Quel est le bilan énergétique de toutes ces évolutions techniques ?
La consommation énergétique absolue des réseaux 5G tels que prévus par la norme est en nominal supérieure à celle des réseaux 4G. En moyenne 3 fois plus consommatrice que la 4G, elle est jusqu’à 3,5 fois plus consommatrice à charge maximale, avec un plancher incompressible de 2,6 fois la 4G en l’absence de trafic. D’un autre côté, l’efficacité énergétique ramenée au débit moyen est bien meilleure que pour la 4G, puisqu’on multiplie le débit moyen par utilisateur par 10 pour une consommation énergétique triple. Huawei et l’ensemble des constructeurs travaillent sur des méthodes pour économiser l’énergie et réduire le coût opérationnel de l’opérateur. L’approche est de passer en mode veille un certain nombre de stations de base la nuit quand le trafic est faible. Ces optimisations ne sont pas normalisées, sauf pour la signalisation afin d’activer / désactiver le mode veille. Pour identifier les stations que l’on peut mettre en veille, on recourt à des approches d’intelligence artificielle (IA), notamment pour modéliser un réseau hétérogène comportant des équipements de différents constructeurs.
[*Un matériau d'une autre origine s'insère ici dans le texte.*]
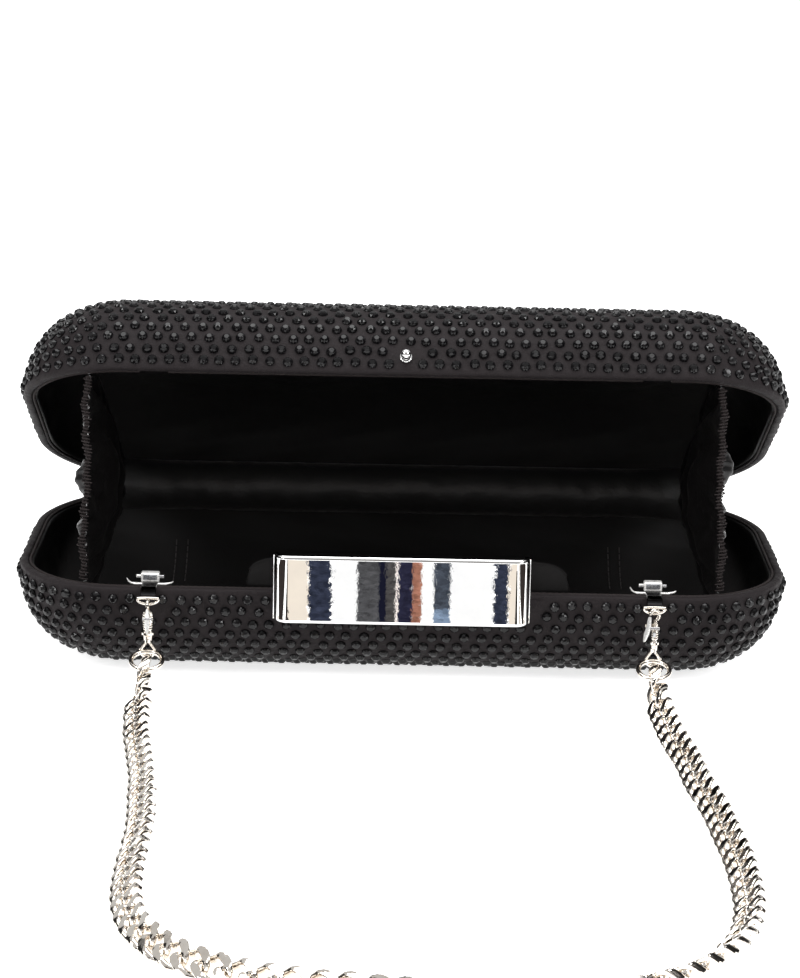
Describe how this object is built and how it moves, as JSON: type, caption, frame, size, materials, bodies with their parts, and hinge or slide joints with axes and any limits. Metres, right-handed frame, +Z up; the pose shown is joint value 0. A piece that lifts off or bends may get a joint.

Quelle est la vision de Huawei pour contenir la hausse des émissions carbone ?
En 2010, Huawei faisait déjà partie de l’initiative Green Touch, qui visait à diviser la consommation énergétique par un facteur 1 000. Mais l’objectif était trop ambitieux ! Pour Huawei, la maîtrise de la consommation énergétique des équipements en phase d’utilisation est un enjeu parce que c’est un enjeu économique pour nos clients. On travaille sur les technologies de batteries après le lithium. On travaille sur l’énergie solaire. On optimise la consommation des équipements de réseau et des terminaux. Pour les téléphones portables, on peut réduire encore la consommation de 50 %. On travaille d’ailleurs sur l’IA dans le téléphone. Nous sommes par exemple leader des circuits spécialisés pour l’on-device AI, qui vient en complément de l’IA dans les centres de données (cloud AI et edge AI). On utilise des réseaux de neurones binaires, qui consomment beaucoup moins.